-- START Provided information --

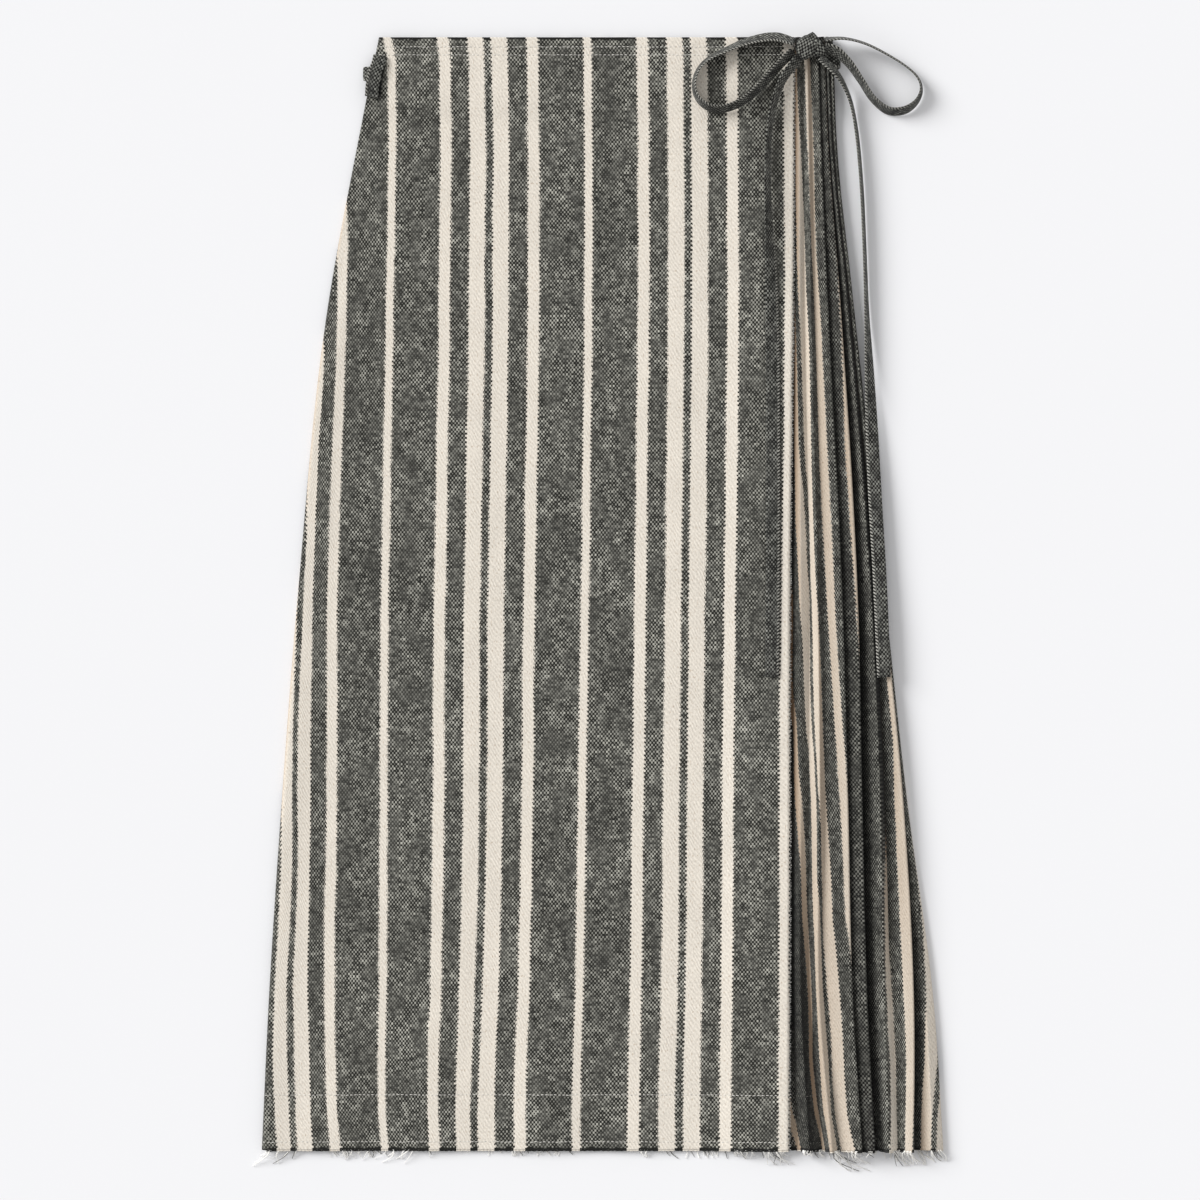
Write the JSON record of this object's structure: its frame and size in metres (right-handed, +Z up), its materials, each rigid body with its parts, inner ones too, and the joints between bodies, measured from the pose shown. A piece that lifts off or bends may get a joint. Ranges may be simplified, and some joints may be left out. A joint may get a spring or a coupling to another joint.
{
  "type": "wrap skirt",
  "caption": "Pleated wrap skirt in vertical stripes, tied in a bow at one hip, with a raw frayed hem, lying flat on its back.",
  "frame": {"origin": "centre of the whole skirt's outline, on the floor it lies on", "axes": "+Y from the hem towards the waist, +X towards the hip with the bow and the pleats, +Z up out of the front"},
  "size_m": [0.5458, 0.9118, 0.0214],
  "materials": {
    "striped_cloth": "yarn-dyed charcoal melange with ivory stripes, matte",
    "tie_cloth": "charcoal melange, folded and topstitched, matte",
    "loose_threads": "raw undyed and charcoal threads, matte"
  },
  "bodies": {
    "root": {"front_panel": "striped_cloth", "pleated_panel": "striped_cloth", "back_panel": "striped_cloth", "belt_loop": "tie_cloth", "waist_tie": "tie_cloth", "bow_knot": "tie_cloth", "bow_loop_left": "tie_cloth", "bow_loop_right": "tie_cloth", "tie_tail_left": "tie_cloth", "tie_tail_right": "tie_cloth", "fray_front": "loose_threads", "fray_pleats": "loose_threads", "fray_back": "loose_threads"}
  },
  "joints": []
}
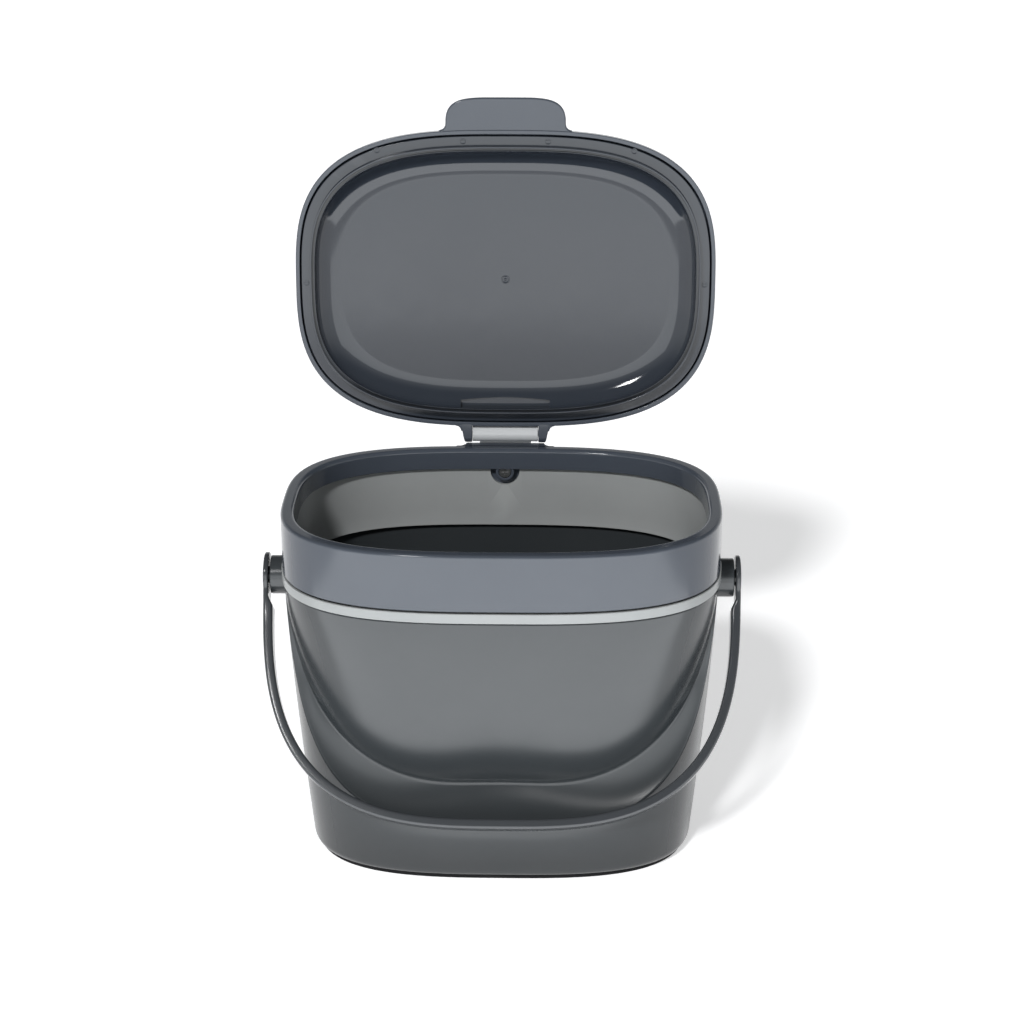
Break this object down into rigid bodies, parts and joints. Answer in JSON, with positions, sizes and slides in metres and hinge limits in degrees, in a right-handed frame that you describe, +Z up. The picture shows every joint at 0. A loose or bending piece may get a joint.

-- END Provided information --

Each line of the listing should be echoed back exactly.

▸ Exercise result:
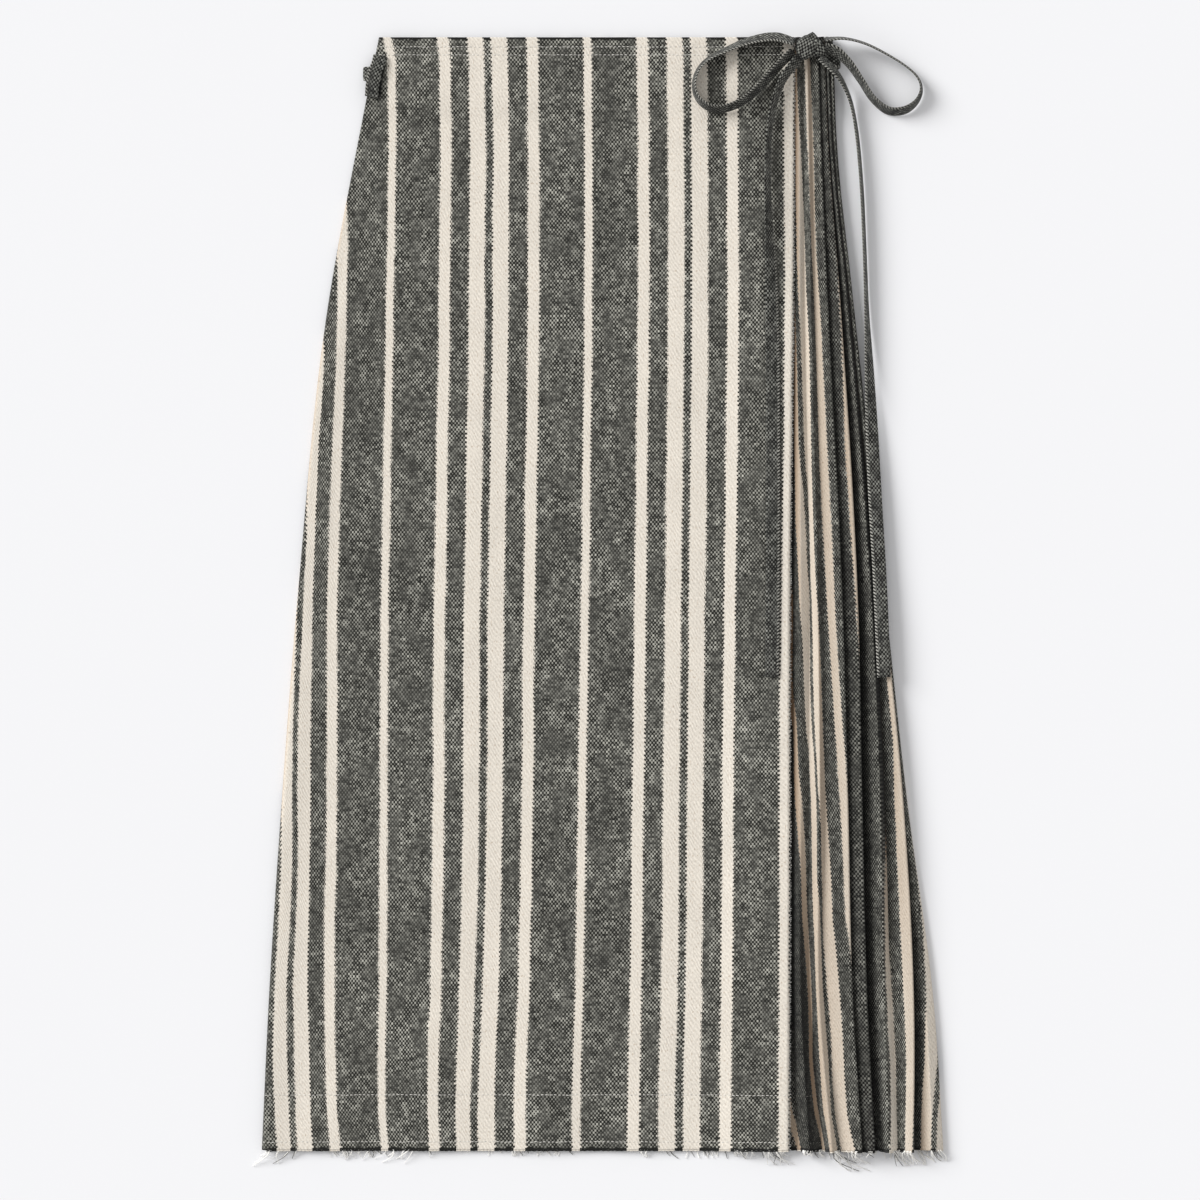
Write the JSON record of this object's structure: its frame and size in metres (right-handed, +Z up), its materials, each rigid body with its parts, inner ones too, and the joints between bodies, measured from the pose shown. A piece that lifts off or bends may get a joint. Ranges may be simplified, and some joints may be left out. A joint may get a spring or a coupling to another joint.
{
  "type": "wrap skirt",
  "caption": "Pleated wrap skirt in vertical stripes, tied in a bow at one hip, with a raw frayed hem, lying flat on its back.",
  "frame": {"origin": "centre of the whole skirt's outline, on the floor it lies on", "axes": "+Y from the hem towards the waist, +X towards the hip with the bow and the pleats, +Z up out of the front"},
  "size_m": [0.5458, 0.9118, 0.0214],
  "materials": {
    "striped_cloth": "yarn-dyed charcoal melange with ivory stripes, matte",
    "tie_cloth": "charcoal melange, folded and topstitched, matte",
    "loose_threads": "raw undyed and charcoal threads, matte"
  },
  "bodies": {
    "root": {"front_panel": "striped_cloth", "pleated_panel": "striped_cloth", "back_panel": "striped_cloth", "belt_loop": "tie_cloth", "waist_tie": "tie_cloth", "bow_knot": "tie_cloth", "bow_loop_left": "tie_cloth", "bow_loop_right": "tie_cloth", "tie_tail_left": "tie_cloth", "tie_tail_right": "tie_cloth", "fray_front": "loose_threads", "fray_pleats": "loose_threads", "fray_back": "loose_threads"}
  },
  "joints": []
}
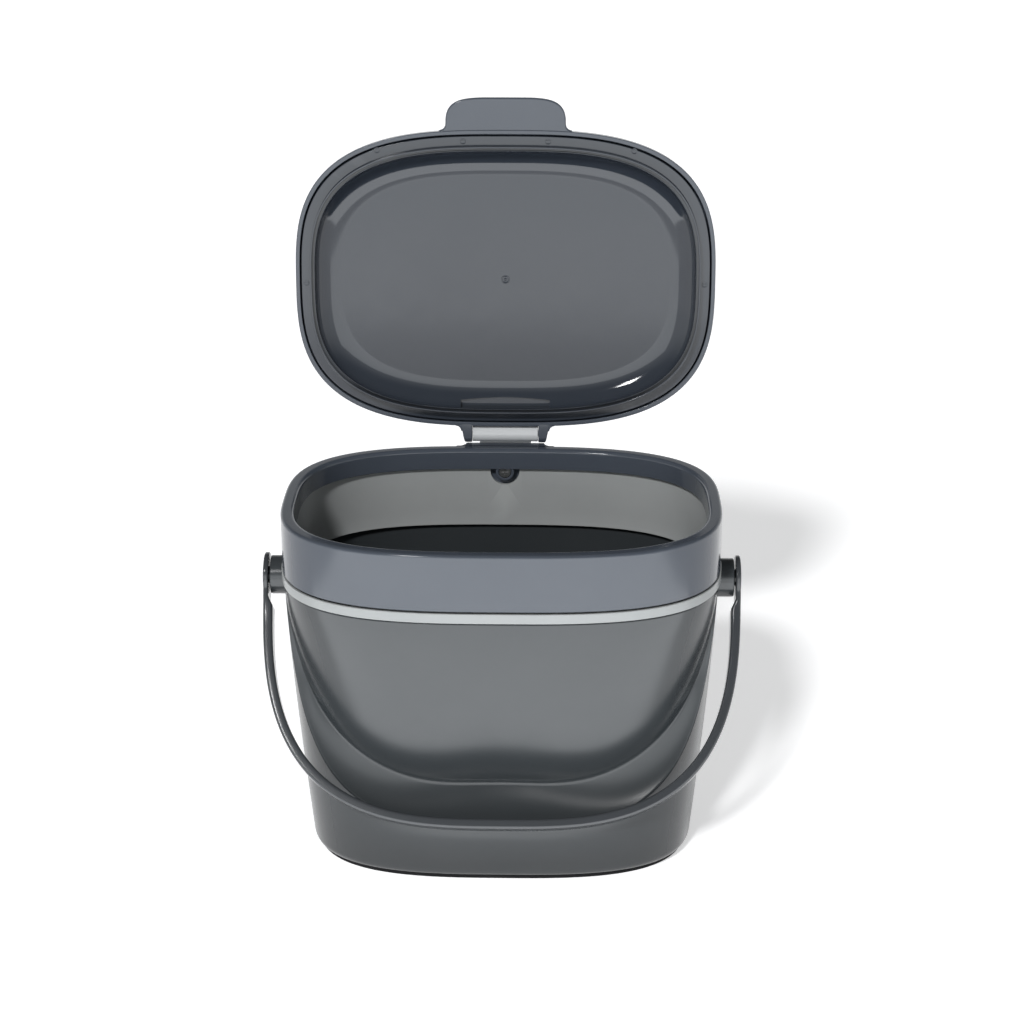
Break this object down into rigid bodies, parts and joints. Answer in JSON, with positions, sizes and slides in metres and hinge limits in degrees, in a right-handed frame that you describe, +Z up. The picture shows every joint at 0. A loose or bending piece may get a joint.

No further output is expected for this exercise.